To do ▸ Which lines include the word "scene"? Copy each of them.

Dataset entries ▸
<<<<
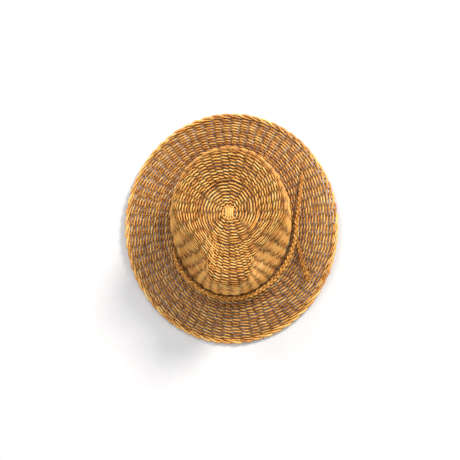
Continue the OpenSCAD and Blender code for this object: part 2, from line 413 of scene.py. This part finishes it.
def sharp(s, t):
    """The surface with sharp corners, by distance s from the crown's centre."""
    top, side, brim = lengths(t)
    rim = turn(t)
    out = rim + ((s - top - side) / brim)[..., None] * (edge(t) - rim)
    wall = side_point((s - top) / side, t)
    inner = top_point(s / top, t)
    return np.where((s < top)[..., None], inner, np.where((s < top + side)[..., None], wall, out))


def surf(u, t):
    """The rounded surface: u is 0 in the middle, 1 at the shoulder, 2 at the turn, 3 at the edge."""
    u, t = np.broadcast_arrays(np.asarray(u, float), np.asarray(t, float))
    top, side, brim = lengths(t)
    outer = np.where(u < 2, top + (u - 1) * side, top + side + (u - 2) * brim)
    s = np.where(u < 1, u * top, outer)
    past = ease((u - WALL_FROM) / WALL_FADE)
    d = SHOULDER_ROUND * ease(u / MIDDLE_FADE) * (1 - past) + TURN_ROUND * past
    near = sharp(s - d / 2, t) + sharp(s, t) + sharp(s + d / 2, t)
    return (sharp(s - d, t) + 2 * near + sharp(s + d, t)) / 8


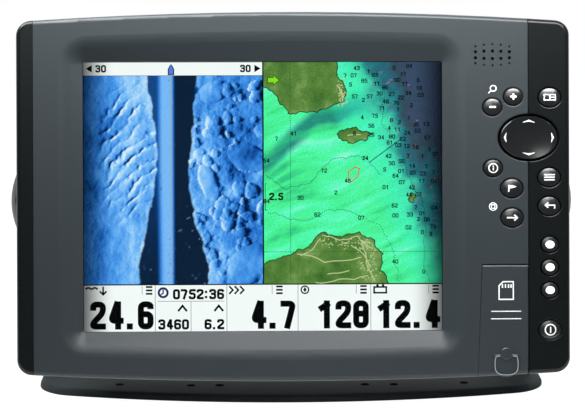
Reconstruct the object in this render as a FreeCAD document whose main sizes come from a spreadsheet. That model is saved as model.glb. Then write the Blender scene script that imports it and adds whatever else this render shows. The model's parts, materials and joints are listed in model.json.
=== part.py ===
import FreeCAD, Part
import math
import os
import re
import Sketcher
from FreeCAD import Placement, Rotation, Vector

# Fish finder on a gimbal bracket, millimetres, +Z up.
# Origin: on the underside of the bracket, straight below the tilt axis.
# The head's pieces are drawn in the head's own frame (x right, y back from the face, z up,
# origin at the middle of the face) and are then leaned back about the tilt axis.

DIMENSIONS = {
    # how the head hangs on its bracket
    "tilt_rest": 10,
    "pivot_height": 117.8,
    "pivot_back": 58,
    "pivot_drop": 2,
    # face of the head
    "face_half": 162.6,
    "face_top": 108.6,
    "top_radius": 2335,
    "bottom_radius": 2780,
    "corner_radius": 9,
    "seam_left": -152.5,
    "seam_right": 138,
    "seam_gap": 0.3,
    "bezel_depth": 30,
    "lip_radius": 2.9,
    # side covers and the tongues of the bezel under them
    "cover_skin": 3,
    "cover_wall": 2.4,
    "rim_wall": 3,
    "bezel_skin": 6.1,
    "key_room_right": 158.5,
    "screen_skin": 9.2,
    # screen
    "screen_x": -18.1,
    "screen_wide": 211.2,
    "screen_high": 158.4,
    "slope_left": -134,
    "slope_right": 96.5,
    "slope_top": 94,
    "slope_bottom": -93,
    "slope_corner": 13,
    "slope_depth": 5.5,
    "slope_crown": 2200,
    "shoulder_radius": 16,
    "window_wide": 217.6,
    "window_high": 164.8,
    "window_front": 7.1,
    "window_thick": 2,
    # keys: middles on the face and the sizes of their wells
    "zoom_in_x": 129.1,
    "zoom_in_z": 58.2,
    "zoom_out_x": 116.8,
    "zoom_out_z": 52.1,
    "info_x": 117.1,
    "info_z": 16.2,
    "mark_x": 128.2,
    "mark_z": 4.3,
    "goto_x": 128.3,
    "goto_z": -13,
    "view_x": 150.6,
    "view_z": 57.7,
    "menu_x": 150.2,
    "menu_z": 10.7,
    "exit_x": 150.2,
    "exit_z": -6.2,
    "preset_x": 150.4,
    "preset_z": -28.8,
    "preset_pitch": 13.4,
    "power_x": 150.5,
    "power_z": -78.9,
    "small_wide": 11.7,
    "small_high": 10.5,
    "large_wide": 13.8,
    "large_high": 11.6,
    "round_wide": 10.7,
    "round_high": 10,
    "key_gap": 0.55,
    "well_lip": 0.8,
    "key_proud": 1.5,
    "key_dome": 15,
    "key_flange": 0.9,
    "flange_front": 6.3,
    # cursor pad
    "pad_x": 138.1,
    "pad_z": 34.1,
    "pad_wide": 33.4,
    "pad_high": 25.2,
    "pad_well_wide": 36,
    "pad_well_high": 27.6,
    "pad_proud": 1.6,
    "pad_back": 6.5,
    "pad_lip": 0.7,
    "dish_radius": 95,
    "dish_deep": 1.1,
    # speaker grille
    "speaker_x": 117,
    "speaker_z": 82.8,
    "grille_pitch": 5,
    "grille_big": 1.9,
    "grille_small": 1.2,
    "speaker_radius": 13.6,
    # card door, its bay and its latch
    "door_top": -40.1,
    "door_left_top": 110.7,
    "door_left_bottom": 108,
    "door_thick": 3,
    "door_gap": 0.25,
    "hinge_drop": 2,
    "knuckle_radius": 1.7,
    "pin_radius": 0.75,
    "running_gap": 0.05,
    "ledge_depth": 3.6,
    "bay_left": 113,
    "bay_right": 134.5,
    "bay_top": -46,
    "bay_bottom": -101,
    "bay_depth": 14,
    "bay_wall": 2,
    "latch_x": 124.5,
    "latch_z": -92.8,
    "latch_disc": 3.5,
    "latch_half": 7.6,
    "latch_reach": 13.4,
    "latch_thick": 1.6,
    "latch_shaft": 2.5,
    "latch_lip": 0.45,
    "latch_rim": 1.4,
    "latch_hollow": 0.5,
    "cam_reach": 7.6,
    # card reader behind the bay
    "reader_left": 113.5,
    "reader_right": 130.5,
    "reader_top": -55,
    "reader_bottom": -80,
    "reader_back": 38,
    "card_slot": 2.6,
    # stack behind the screen, distances back from the face
    "panel_front": 10.2,
    "panel_thick": 3.2,
    "panel_wide": 223,
    "panel_high": 170,
    "tray_back": 20,
    "chassis_front": 21,
    "sheet_thick": 1.2,
    "board_front": 34,
    "board_thick": 1.6,
    "board_wide": 190,
    "board_high": 128,
    "sink_high": 11,
    # rear housing
    "gasket_thick": 1,
    "flange_thick": 3.4,
    "flange_half": 160.5,
    "housing_half": 137,
    "housing_rear_half": 124,
    "housing_back": 88,
    "housing_top": 93,
    "housing_bottom": -95,
    "housing_rear_top": 78,
    "housing_rear_bottom": -80,
    "housing_corner": 16,
    "housing_wall": 3,
    "rib_reach": 78,
    "rib_wide": 3,
    "rib_low": -18,
    "rib_high": 62,
    "rib_proud": 1.8,
    "label_left": 30,
    "label_right": 100,
    "label_low": -64,
    "label_high": -32,
    "label_deep": 0.6,
    "boss_radius": 23,
    "boss_face": 142.5,
    "insert_radius": 6,
    "insert_long": 17.8,
    # knobs and bracket
    "stud_radius": 4,
    "stud_gap": 0.06,
    "knob_radius": 22,
    "knob_dome": 44.4,
    "knob_apex": 172.3,
    "knob_scallop": 7,
    "knob_base": 152.9,
    "washer_thick": 1.2,
    "friction_thick": 1.7,
    "arm_inner": 144.4,
    "arm_outer": 151.5,
    "arm_foot_front": 11,
    "arm_foot_rear": 50,
    "arm_top_radius": 20,
    "plate_half": 157.8,
    "plate_thick": 4.2,
    "plate_front": -40,
    "plate_rear": 60,
    "plate_arc": 540,
    "plate_corner": 27,
    "plate_lip": 3.2,
    "hole_radius": 2.75,
    "hole_outer_x": 106.9,
    "hole_outer_y": -12,
    "hole_middle_x": 62.9,
    "hole_inner_x": 45.1,
    "hole_inner_y": -15,
    "hole_rear_y": 42,
    # connectors on the back
    "socket_x": -96,
    "socket_z": -50,
    "socket_pitch": 25,
    "socket_radius": 7,
}
SOCKETS = 5
RIBS = 13
KNOB_LOBES = 8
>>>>
Completed exercise ▸
Continue the OpenSCAD and Blender code for this object: part 2, from line 413 of scene.py. This part finishes it.
Reconstruct the object in this render as a FreeCAD document whose main sizes come from a spreadsheet. That model is saved as model.glb. Then write the Blender scene script that imports it and adds whatever else this render shows. The model's parts, materials and joints are listed in model.json.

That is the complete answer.